## Given exercise
Show each line from the listing that includes the word "model".

## Data extract
☆ ☆ ☆ ☆ ☆
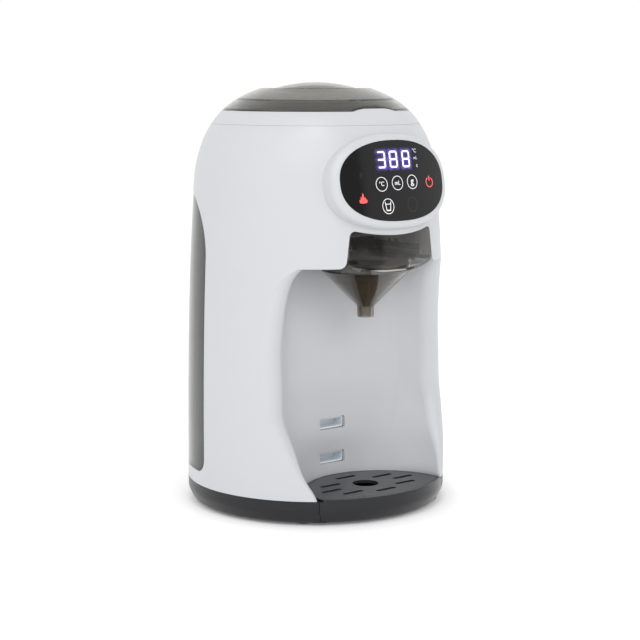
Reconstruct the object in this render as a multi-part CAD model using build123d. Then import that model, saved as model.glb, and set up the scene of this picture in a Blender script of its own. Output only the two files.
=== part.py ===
☆ ☆ ☆ ☆ ☆
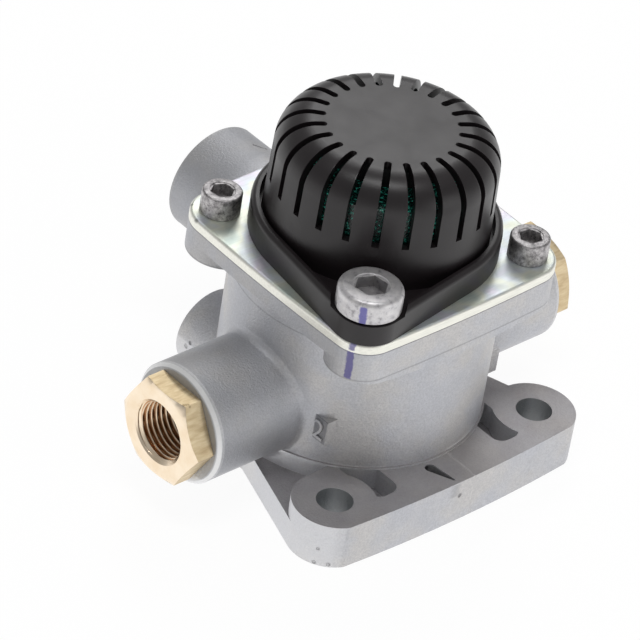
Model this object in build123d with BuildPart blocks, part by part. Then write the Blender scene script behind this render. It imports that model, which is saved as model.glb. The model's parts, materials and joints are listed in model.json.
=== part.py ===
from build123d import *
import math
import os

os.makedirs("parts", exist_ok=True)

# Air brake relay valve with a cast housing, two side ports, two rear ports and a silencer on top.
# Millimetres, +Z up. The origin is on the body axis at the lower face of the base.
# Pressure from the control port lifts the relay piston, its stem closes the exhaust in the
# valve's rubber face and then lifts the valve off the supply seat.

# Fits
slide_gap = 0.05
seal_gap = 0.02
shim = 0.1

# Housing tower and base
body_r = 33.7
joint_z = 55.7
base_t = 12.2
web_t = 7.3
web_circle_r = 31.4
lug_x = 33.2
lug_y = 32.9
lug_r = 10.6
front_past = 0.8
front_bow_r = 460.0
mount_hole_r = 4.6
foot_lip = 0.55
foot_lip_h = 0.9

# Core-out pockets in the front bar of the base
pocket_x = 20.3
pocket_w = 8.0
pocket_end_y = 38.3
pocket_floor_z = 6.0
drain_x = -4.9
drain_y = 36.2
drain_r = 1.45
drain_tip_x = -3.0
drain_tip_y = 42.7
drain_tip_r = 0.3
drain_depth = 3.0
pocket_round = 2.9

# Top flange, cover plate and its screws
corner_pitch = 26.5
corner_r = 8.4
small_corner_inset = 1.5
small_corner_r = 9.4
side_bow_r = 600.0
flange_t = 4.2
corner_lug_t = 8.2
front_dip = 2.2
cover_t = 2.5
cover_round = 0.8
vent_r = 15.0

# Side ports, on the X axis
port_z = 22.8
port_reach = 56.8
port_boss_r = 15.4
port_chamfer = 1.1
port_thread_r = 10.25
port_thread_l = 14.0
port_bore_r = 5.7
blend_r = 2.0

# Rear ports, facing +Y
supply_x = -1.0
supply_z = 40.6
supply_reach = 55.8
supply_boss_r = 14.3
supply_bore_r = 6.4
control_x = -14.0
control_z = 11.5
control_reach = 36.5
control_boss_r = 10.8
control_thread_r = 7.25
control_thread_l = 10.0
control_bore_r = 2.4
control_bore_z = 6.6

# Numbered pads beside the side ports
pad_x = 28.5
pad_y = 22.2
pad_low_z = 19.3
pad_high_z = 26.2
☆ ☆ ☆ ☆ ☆
## Output for this task
Reconstruct the object in this render as a multi-part CAD model using build123d. Then import that model, saved as model.glb, and set up the scene of this picture in a Blender script of its own. Output only the two files.
Model this object in build123d with BuildPart blocks, part by part. Then write the Blender scene script behind this render. It imports that model, which is saved as model.glb. The model's parts, materials and joints are listed in model.json.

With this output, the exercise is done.